Aviation personnel may also have very different mental sets then do scientists and those specifically interested in the UFO phenomenon. As pointed out by Wolfe (1979) in his informal but thought-provoking book The Right Stuff, pilots tend, quite reasonably, to be specifically and highly focused on their missions and on the operation of their aircraft in the service of those missions. This leaves little time for scientific speculation or wonder, and this mission focus is essential for successful aerial operations. This was clearly observed, for example, in the return from space of the Apollo 11 lunar mission, in which a variety of odd visual phenomena were noted, but essentially ignored, by the astronauts. Astronaut Buzz Aldrin has pointed out in interviews that the astronauts’ focus was on successfully returning to Earth; Apollo 11 had completed its mission, and the complex operation of the spacecraft simply left no time for scientific or philosophical considerations regarding odd bits of light in the surrounding space.

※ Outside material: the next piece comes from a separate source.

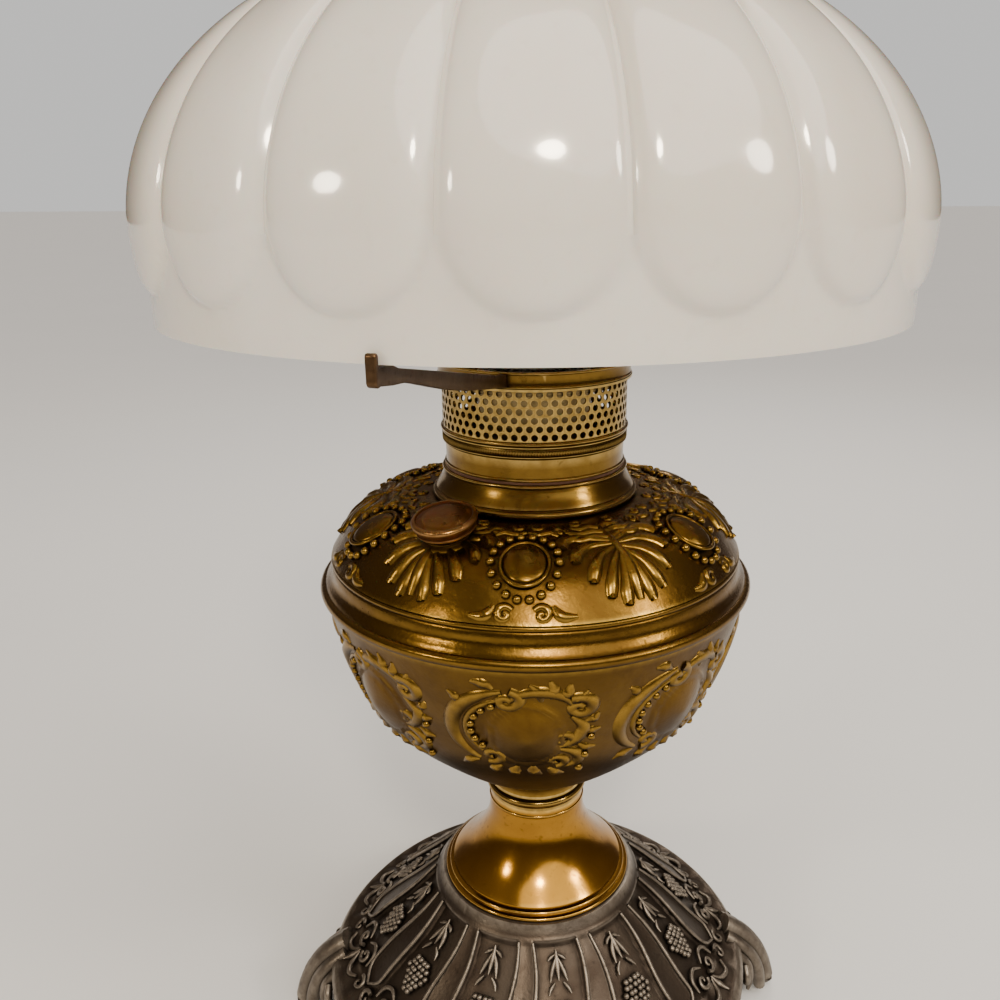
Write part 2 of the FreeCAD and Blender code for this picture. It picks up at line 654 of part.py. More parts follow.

Despite many modern assertions to the contrary, for which hard evidence appears, at this time, to be lacking, Hynek’s original data and the psychological considerations discussed here would seem to preclude overreliance on the accounts of aviation personnel in the consideration of UFO phenomena. Aviation expertise is obviously admirable, and indeed essential if aircraft are to get from one place to another successfully; but just as the builder of a wall is not the same as the builder of a ship, aviation training and experience will not necessarily generalize to the scientific or philosophical consideration of UFO phenomena.


References
Hynek, J.A. (1977). The Hynek UFO Report. London: Sphere Books.
Plato, tr. W.R.M. Land. (1924). Protagoras. Cambridge, MA: Harvard University Press.
Sharps, M.J. (2014). UFOs and cognitive science: A case study. Skeptical Inquirer, 38(3), 52-55.
Wolfe, T. (1979). The Right Stuff. New York: Farrar, Straus, & Giroux.